[STATED EXERCISE] Copy every line of the listing that holds the string "their".

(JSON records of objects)
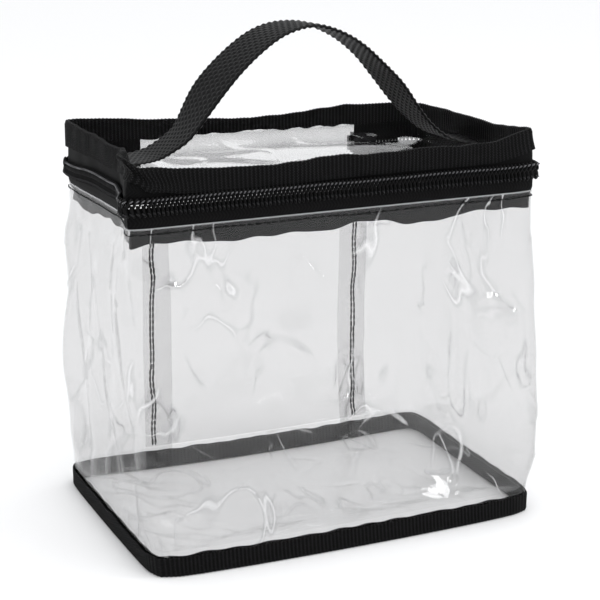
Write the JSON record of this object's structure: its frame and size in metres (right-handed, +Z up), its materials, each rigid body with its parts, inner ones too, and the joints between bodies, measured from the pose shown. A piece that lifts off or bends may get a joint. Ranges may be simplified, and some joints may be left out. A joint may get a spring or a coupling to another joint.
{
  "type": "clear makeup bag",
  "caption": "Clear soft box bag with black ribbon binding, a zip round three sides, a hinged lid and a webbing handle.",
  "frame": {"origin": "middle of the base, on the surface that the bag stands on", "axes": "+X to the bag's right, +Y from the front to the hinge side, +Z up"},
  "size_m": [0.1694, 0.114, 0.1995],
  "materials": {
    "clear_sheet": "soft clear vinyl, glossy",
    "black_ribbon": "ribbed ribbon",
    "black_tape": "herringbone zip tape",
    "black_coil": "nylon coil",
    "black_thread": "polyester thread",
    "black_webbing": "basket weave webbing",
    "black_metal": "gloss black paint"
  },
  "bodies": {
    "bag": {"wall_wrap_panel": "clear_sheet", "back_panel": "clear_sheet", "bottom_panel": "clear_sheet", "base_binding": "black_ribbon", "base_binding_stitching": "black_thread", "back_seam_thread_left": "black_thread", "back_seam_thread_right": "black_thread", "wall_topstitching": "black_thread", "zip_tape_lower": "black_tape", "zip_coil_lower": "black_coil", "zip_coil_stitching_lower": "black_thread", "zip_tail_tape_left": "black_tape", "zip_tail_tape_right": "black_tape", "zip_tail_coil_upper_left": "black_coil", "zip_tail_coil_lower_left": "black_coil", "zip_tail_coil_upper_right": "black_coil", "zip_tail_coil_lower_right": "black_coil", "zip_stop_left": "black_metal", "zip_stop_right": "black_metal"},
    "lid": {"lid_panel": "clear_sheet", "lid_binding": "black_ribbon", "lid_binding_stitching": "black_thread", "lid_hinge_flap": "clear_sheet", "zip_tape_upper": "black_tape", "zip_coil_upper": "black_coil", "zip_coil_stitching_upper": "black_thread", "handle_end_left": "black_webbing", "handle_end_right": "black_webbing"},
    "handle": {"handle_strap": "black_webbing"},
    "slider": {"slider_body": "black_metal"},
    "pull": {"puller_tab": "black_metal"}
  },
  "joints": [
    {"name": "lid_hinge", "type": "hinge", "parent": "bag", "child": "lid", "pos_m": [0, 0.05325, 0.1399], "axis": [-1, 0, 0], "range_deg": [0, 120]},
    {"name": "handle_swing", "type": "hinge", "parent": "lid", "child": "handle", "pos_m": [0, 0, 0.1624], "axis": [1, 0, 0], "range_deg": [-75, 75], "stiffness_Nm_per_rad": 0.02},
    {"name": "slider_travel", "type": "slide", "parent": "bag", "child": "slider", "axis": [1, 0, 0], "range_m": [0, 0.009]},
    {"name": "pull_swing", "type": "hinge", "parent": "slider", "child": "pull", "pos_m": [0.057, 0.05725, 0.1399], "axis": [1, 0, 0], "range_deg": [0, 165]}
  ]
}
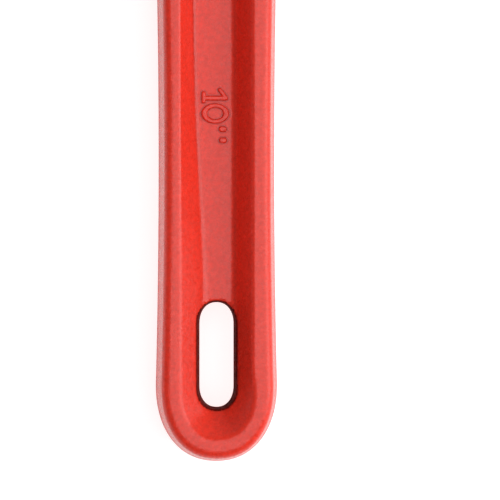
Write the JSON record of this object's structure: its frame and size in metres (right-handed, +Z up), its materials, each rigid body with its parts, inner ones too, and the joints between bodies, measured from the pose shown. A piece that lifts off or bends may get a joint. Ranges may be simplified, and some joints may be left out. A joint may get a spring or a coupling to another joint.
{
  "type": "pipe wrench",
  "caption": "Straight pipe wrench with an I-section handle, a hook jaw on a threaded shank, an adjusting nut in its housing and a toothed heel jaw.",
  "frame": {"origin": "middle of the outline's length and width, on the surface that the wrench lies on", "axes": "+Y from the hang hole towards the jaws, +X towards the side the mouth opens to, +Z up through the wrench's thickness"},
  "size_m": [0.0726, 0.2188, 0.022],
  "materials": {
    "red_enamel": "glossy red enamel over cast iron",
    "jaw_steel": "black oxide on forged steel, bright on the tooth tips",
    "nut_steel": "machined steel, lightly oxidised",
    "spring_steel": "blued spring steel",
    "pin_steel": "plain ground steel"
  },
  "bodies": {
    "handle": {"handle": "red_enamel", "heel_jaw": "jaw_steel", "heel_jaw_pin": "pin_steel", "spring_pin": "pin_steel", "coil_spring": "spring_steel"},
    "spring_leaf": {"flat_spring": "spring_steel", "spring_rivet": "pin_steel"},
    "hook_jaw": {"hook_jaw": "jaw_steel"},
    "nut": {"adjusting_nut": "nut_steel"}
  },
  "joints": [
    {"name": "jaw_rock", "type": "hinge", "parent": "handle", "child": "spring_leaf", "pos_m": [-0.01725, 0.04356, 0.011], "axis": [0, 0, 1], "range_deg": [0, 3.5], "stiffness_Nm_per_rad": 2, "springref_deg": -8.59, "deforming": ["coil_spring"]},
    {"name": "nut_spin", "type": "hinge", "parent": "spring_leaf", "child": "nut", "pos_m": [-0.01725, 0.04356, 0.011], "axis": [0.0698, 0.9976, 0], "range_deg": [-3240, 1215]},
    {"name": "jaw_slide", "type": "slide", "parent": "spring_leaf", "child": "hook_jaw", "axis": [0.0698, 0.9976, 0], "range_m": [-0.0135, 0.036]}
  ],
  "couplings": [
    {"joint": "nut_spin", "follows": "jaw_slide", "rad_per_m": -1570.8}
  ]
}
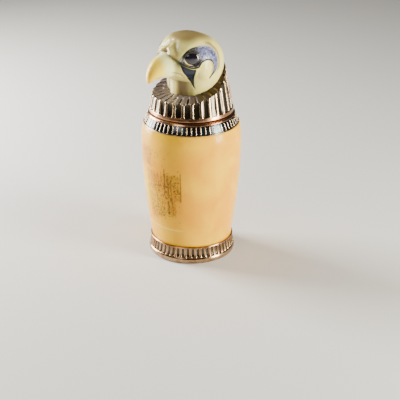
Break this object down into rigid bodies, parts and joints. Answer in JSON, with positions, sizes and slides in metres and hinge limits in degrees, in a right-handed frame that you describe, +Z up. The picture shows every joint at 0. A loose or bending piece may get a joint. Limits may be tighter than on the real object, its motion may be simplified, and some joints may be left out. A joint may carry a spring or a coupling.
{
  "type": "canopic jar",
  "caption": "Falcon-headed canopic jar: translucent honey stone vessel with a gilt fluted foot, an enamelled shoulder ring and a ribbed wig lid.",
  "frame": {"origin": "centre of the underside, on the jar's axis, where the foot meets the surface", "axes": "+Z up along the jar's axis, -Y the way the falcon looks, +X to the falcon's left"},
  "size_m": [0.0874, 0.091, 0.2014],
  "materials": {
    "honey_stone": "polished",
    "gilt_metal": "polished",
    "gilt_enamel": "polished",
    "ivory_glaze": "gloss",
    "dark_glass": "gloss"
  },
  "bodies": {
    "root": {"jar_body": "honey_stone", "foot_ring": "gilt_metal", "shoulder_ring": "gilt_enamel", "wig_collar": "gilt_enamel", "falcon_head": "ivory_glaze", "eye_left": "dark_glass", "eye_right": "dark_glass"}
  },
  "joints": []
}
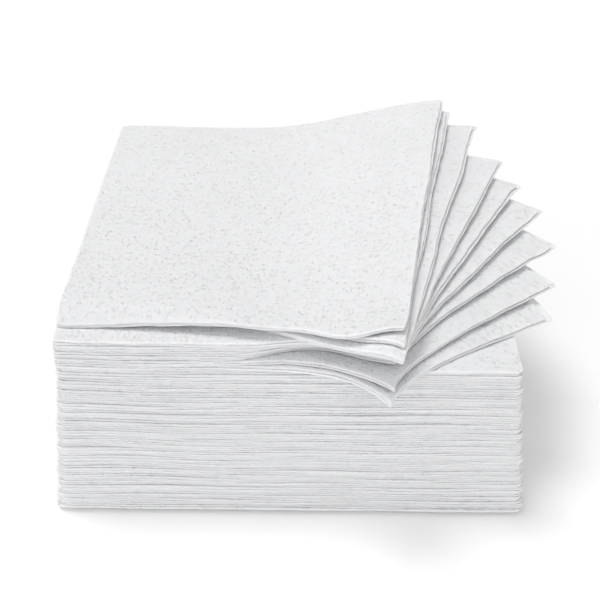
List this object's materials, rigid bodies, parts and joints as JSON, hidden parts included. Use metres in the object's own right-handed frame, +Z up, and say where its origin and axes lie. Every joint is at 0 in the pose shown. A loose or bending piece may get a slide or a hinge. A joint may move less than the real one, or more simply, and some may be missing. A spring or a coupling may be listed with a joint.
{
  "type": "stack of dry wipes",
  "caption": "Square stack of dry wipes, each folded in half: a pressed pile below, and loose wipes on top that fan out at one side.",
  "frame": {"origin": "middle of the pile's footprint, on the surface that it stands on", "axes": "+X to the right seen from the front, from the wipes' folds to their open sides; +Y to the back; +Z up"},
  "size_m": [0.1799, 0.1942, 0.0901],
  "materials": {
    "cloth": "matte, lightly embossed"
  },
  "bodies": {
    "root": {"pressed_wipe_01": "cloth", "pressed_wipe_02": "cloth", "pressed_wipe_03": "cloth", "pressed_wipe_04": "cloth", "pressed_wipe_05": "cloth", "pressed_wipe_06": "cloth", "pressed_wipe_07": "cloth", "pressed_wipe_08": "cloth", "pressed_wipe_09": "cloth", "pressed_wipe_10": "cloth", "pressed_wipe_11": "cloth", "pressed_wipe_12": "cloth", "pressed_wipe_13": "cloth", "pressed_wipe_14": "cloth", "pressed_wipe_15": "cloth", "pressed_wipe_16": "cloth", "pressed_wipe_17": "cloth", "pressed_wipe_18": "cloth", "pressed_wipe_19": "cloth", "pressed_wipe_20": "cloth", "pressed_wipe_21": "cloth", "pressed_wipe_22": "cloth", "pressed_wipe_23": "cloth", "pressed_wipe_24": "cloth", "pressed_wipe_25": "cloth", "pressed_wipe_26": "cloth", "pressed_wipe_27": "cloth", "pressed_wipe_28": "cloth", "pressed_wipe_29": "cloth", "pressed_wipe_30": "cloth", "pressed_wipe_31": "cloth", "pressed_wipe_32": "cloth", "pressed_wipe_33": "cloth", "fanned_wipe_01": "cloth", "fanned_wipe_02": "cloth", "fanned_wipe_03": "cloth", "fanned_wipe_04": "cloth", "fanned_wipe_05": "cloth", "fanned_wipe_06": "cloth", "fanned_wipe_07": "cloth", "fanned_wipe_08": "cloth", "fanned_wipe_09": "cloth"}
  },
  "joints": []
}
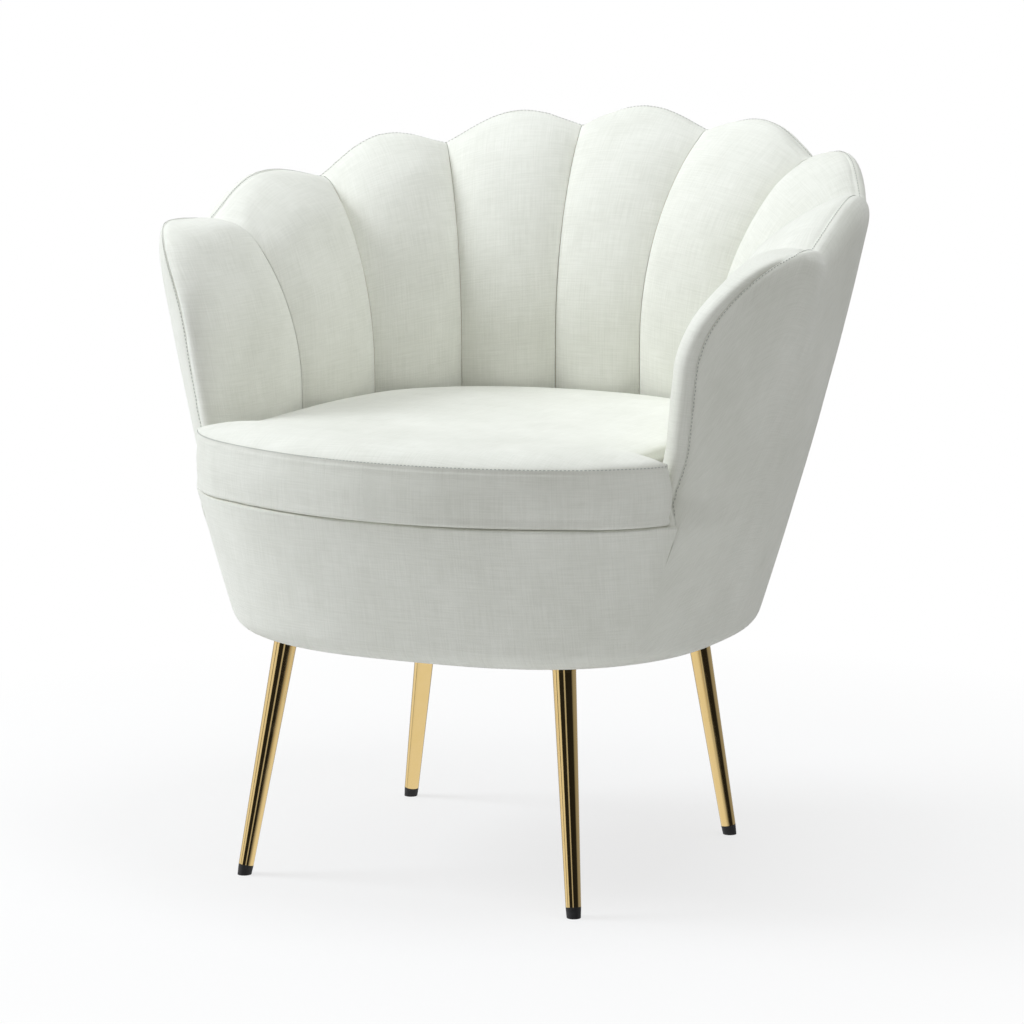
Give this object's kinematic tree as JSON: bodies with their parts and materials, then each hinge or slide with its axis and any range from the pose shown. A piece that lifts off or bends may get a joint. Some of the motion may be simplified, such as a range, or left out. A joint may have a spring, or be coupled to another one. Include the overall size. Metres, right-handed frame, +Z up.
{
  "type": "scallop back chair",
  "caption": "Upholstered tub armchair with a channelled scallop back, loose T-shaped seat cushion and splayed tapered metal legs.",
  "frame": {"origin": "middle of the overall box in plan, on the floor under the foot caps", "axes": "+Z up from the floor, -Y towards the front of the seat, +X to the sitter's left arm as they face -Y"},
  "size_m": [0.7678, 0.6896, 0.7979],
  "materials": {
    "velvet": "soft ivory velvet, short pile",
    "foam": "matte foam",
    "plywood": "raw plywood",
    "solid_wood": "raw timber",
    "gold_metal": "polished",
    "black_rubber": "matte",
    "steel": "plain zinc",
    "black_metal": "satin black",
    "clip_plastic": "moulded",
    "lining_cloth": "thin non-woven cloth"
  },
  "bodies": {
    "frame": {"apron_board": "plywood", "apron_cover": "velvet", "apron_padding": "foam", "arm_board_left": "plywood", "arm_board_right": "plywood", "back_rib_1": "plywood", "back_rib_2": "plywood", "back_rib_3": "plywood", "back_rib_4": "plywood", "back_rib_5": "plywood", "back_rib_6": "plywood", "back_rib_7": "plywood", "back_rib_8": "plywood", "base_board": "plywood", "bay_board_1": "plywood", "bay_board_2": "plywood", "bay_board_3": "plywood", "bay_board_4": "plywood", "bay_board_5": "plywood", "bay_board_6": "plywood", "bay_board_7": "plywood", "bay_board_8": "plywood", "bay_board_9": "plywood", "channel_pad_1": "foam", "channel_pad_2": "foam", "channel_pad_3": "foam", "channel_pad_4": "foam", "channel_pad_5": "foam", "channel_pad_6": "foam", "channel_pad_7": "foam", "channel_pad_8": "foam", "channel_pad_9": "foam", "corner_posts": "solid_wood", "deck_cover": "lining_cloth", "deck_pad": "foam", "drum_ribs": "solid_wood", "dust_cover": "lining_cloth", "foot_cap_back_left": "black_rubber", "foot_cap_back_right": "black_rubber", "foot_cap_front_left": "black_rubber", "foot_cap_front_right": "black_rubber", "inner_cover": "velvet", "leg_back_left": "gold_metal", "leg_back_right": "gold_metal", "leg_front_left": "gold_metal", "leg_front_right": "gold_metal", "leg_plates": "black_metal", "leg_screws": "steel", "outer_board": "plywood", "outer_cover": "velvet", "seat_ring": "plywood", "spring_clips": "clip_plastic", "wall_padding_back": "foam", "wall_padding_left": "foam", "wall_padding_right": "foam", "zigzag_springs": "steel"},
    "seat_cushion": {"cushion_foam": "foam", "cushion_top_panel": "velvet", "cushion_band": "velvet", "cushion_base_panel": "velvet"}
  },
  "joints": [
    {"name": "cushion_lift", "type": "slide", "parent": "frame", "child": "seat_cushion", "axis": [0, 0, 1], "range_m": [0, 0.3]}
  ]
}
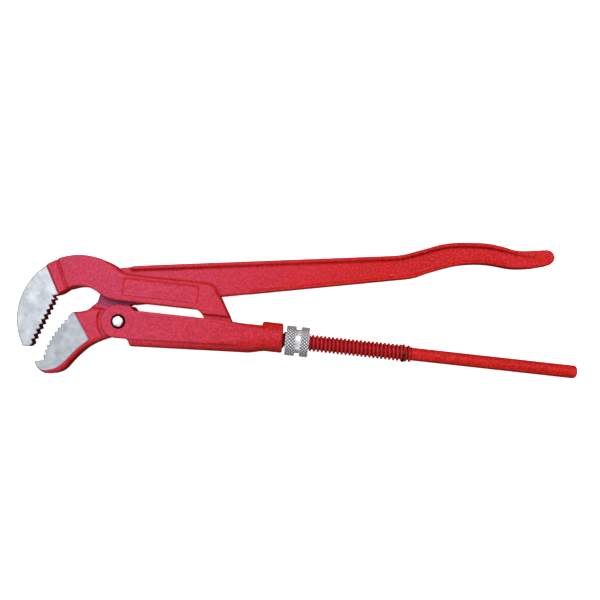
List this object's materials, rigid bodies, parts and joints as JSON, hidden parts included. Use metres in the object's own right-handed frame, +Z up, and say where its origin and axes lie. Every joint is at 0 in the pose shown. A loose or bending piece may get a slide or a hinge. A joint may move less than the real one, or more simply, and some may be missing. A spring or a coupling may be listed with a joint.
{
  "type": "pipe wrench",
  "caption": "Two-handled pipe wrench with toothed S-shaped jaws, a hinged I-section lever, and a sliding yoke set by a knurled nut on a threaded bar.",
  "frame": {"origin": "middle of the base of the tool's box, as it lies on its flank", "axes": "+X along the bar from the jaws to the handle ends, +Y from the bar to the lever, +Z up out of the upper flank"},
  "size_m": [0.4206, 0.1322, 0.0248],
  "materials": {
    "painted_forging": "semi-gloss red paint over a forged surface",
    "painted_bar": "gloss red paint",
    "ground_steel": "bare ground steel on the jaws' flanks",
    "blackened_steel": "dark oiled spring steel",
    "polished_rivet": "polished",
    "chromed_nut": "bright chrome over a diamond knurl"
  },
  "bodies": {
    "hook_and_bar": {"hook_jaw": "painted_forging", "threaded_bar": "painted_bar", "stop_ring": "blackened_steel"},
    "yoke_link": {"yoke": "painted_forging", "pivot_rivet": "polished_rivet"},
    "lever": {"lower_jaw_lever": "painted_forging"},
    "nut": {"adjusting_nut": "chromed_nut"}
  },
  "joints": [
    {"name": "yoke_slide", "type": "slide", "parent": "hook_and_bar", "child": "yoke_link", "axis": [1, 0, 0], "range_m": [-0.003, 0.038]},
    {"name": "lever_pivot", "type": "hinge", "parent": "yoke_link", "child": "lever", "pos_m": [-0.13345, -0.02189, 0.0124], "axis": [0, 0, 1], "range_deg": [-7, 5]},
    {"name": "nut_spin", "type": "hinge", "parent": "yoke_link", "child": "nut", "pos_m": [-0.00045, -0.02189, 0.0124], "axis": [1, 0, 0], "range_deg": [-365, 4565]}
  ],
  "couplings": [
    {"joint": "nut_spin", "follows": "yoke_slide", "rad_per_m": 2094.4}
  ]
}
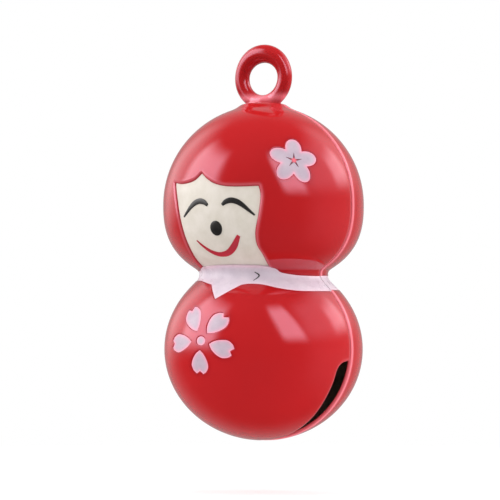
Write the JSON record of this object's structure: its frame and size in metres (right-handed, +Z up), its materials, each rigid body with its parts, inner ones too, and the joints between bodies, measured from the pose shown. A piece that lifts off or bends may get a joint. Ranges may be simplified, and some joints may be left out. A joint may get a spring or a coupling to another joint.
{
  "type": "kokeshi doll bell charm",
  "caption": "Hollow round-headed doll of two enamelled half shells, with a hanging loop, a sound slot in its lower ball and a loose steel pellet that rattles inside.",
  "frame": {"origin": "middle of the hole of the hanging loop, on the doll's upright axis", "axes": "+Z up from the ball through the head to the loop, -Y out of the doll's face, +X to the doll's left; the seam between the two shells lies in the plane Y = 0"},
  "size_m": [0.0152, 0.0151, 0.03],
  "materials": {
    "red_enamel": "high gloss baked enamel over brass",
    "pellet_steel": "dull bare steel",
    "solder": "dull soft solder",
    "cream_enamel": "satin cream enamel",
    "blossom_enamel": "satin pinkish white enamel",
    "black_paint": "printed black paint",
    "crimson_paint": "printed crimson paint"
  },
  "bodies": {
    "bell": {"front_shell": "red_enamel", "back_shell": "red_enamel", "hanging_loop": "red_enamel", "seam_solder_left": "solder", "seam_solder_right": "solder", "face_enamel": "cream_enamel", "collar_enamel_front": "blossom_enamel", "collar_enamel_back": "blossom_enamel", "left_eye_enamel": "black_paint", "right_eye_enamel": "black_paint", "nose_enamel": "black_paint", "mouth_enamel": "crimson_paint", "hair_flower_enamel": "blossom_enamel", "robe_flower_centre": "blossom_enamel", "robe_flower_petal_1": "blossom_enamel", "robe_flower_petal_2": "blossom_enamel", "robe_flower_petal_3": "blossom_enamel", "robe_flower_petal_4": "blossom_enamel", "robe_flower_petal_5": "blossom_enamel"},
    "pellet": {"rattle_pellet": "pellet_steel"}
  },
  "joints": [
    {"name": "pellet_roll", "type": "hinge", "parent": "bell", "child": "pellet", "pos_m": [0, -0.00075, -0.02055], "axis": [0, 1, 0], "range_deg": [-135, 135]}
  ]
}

[RESULT]
  "frame": {"origin": "middle of the pile's footprint, on the surface that it stands on", "axes": "+X to the right seen from the front, from the wipes' folds to their open sides; +Y to the back; +Z up"},
Give this object's kinematic tree as JSON: bodies with their parts and materials, then each hinge or slide with its axis and any range from the pose shown. A piece that lifts off or bends may get a joint. Some of the motion may be simplified, such as a range, or left out. A joint may have a spring, or be coupled to another one. Include the overall size. Metres, right-handed frame, +Z up.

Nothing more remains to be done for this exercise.